Each header will have 50 records.

I am using the default record reader so it reads each line at a time

Now my problem is how do I know that map function has been called for a nth time? Do I have any counter to know that? So that I can use that counter to append the header to string as

if (counter % 50 ==0 )
   *some code*

Or else static variables are the only way?

YoungHobbit
  • 13,254
  • 9
  • 50
  • 73
Abhinay
  • 612
  • 1
  • 6
  • 23

1 Answers1

1

You can use member variables to keep the count, how many have processed till now. The member variable are instance variables and will not be reset each time map function get called. You can instantiate them in mapper setup method.

Obviously, you can use static variable for keeping the counter.

The data in HDFS is stored in blocks, how are you going to handle when data is split in two blocks.

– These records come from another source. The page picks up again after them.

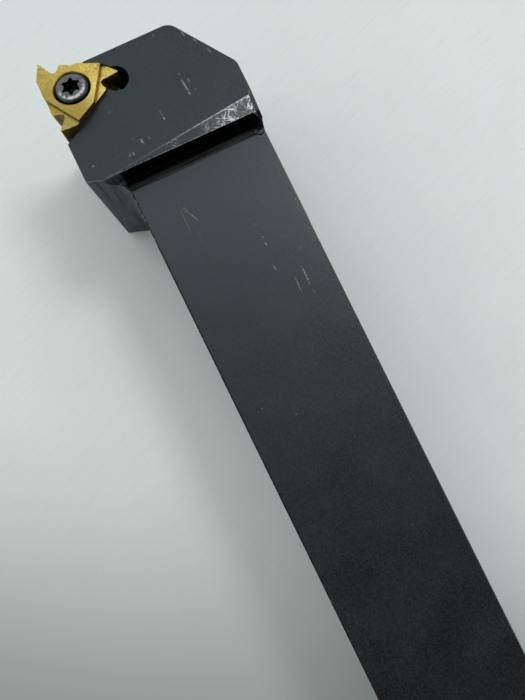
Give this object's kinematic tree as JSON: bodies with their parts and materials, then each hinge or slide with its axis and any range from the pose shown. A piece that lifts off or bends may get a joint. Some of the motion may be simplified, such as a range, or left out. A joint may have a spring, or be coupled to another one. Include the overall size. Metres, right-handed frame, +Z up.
{
  "type": "threading turning tool holder",
  "caption": "Square-shank lathe tool holder with a raised, offset head whose pitched pocket holds a three-cornered external threading insert under a countersunk clamp screw.",
  "frame": {"origin": "on the shank's flat bottom face, on its centreline, half-way along the tool's overall length", "axes": "+X along the shank towards the cutting head, +Y towards the side that carries the insert, +Z up from the seat face"},
  "size_m": [0.15, 0.0308, 0.03],
  "materials": {
    "blackened_steel": "black oxide, satin, rubbed at the edges",
    "carbide": "ground cemented carbide",
    "coated_carbide": "gold nitride coat, satin",
    "screw_steel": "satin grey steel"
  },
  "bodies": {
    "root": {"holder_body": "blackened_steel", "anvil": "carbide", "anvil_screw": "screw_steel", "threading_insert": "coated_carbide", "insert_screw": "screw_steel"}
  },
  "joints": []
}
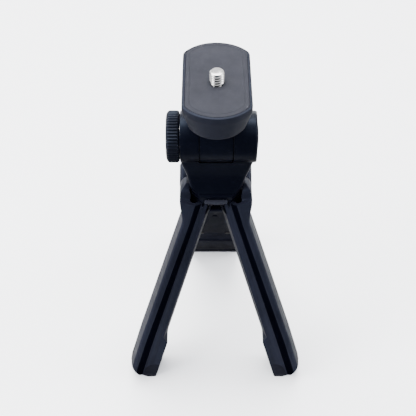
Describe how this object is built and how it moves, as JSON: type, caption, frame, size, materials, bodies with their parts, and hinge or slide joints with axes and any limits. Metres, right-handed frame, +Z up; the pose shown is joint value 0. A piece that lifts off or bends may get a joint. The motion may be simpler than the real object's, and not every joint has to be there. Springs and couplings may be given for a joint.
{
  "type": "tabletop tripod",
  "caption": "Folding tabletop tripod whose legs close into a handle, with a tilting camera plate, a threaded camera stud and a ridged lock knob.",
  "frame": {"origin": "on the ground, at the middle of the bounding box of the opened tripod", "axes": "+Z up, along the camera stud; -Y to the front, the side of the two front legs; +X to the right of someone facing the front"},
  "size_m": [0.0932, 0.1046, 0.1732],
  "materials": {
    "black_body": "fine satin grain",
    "black_leg": "satin",
    "leg_core": "satin",
    "knob_plastic": "satin",
    "pad_rubber": "matte",
    "foot_rubber": "matte",
    "steel": "satin",
    "dark_steel": "black oxide",
    "stud_steel": "polished",
    "friction_plastic": "satin",
    "brass": "satin"
  },
  "bodies": {
    "hub": {"yoke": "black_body", "end_cap": "black_body", "clamp_bolt": "steel", "friction_washers": "friction_plastic", "knob_washer": "steel", "hub": "black_body", "pin_cover": "black_body", "hub_bolt": "steel", "hub_insert": "brass", "hinge_washers": "friction_plastic", "leg_left_pin": "steel", "leg_right_pin": "steel", "leg_rear_pin": "steel"},
    "head": {"plate_pad": "pad_rubber", "plate_shell": "black_body", "plate_base": "black_body", "base_screws": "steel"},
    "screw": {"camera_screw": "stud_steel", "screw_dial": "knob_plastic", "dial_ring": "steel"},
    "knob": {"knob": "knob_plastic", "knob_cap": "knob_plastic", "knob_nut": "brass"},
    "leg_left": {"leg_left_shell": "black_leg", "leg_left_core": "leg_core", "leg_left_foot": "foot_rubber", "leg_left_screws": "dark_steel"},
    "leg_right": {"leg_right_shell": "black_leg", "leg_right_core": "leg_core", "leg_right_foot": "foot_rubber", "leg_right_screws": "dark_steel"},
    "leg_rear": {"leg_rear_shell": "black_leg", "leg_rear_core": "leg_core", "leg_rear_foot": "foot_rubber", "leg_rear_screws": "dark_steel"}
  },
  "joints": [
    {"name": "head_tilt", "type": "hinge", "parent": "hub", "child": "head", "pos_m": [0, -0.00426, 0.136], "axis": [1, 0, 0], "range_deg": [-90, 90]},
    {"name": "camera_screw_turn", "type": "hinge", "parent": "head", "child": "screw", "pos_m": [0, -0.00426, 0.16], "axis": [0, 0, 1], "continuous": true},
    {"name": "knob_turn", "type": "hinge", "parent": "hub", "child": "knob", "pos_m": [-0.019, -0.00426, 0.136], "axis": [-1, 0, 0], "range_deg": [0, 270]},
    {"name": "leg_left_fold", "type": "hinge", "parent": "hub", "child": "leg_left", "pos_m": [-0.007, -0.01126, 0.1035], "axis": [0.7071, -0.7071, 0], "range_deg": [0, 23.6]},
    {"name": "leg_right_fold", "type": "hinge", "parent": "hub", "child": "leg_right", "pos_m": [0.007, -0.01126, 0.1035], "axis": [0.7071, 0.7071, 0], "range_deg": [0, 23.6]},
    {"name": "leg_rear_fold", "type": "hinge", "parent": "hub", "child": "leg_rear", "pos_m": [0, 0.00334, 0.1035], "axis": [-1, 0, 0], "range_deg": [0, 22.6]}
  ]
}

To handle the data split between two blocks, you might need the Reducers. The property of the reducers is, all the data (values) related to a particular key are always sent to the same (single) reducer. The input to the reducer is key and list of values which is in your case list of data. So you can store them very easily as per your requirement.

Optimization : You can use the same Reducer code as Combiner for optimizing the data transfer.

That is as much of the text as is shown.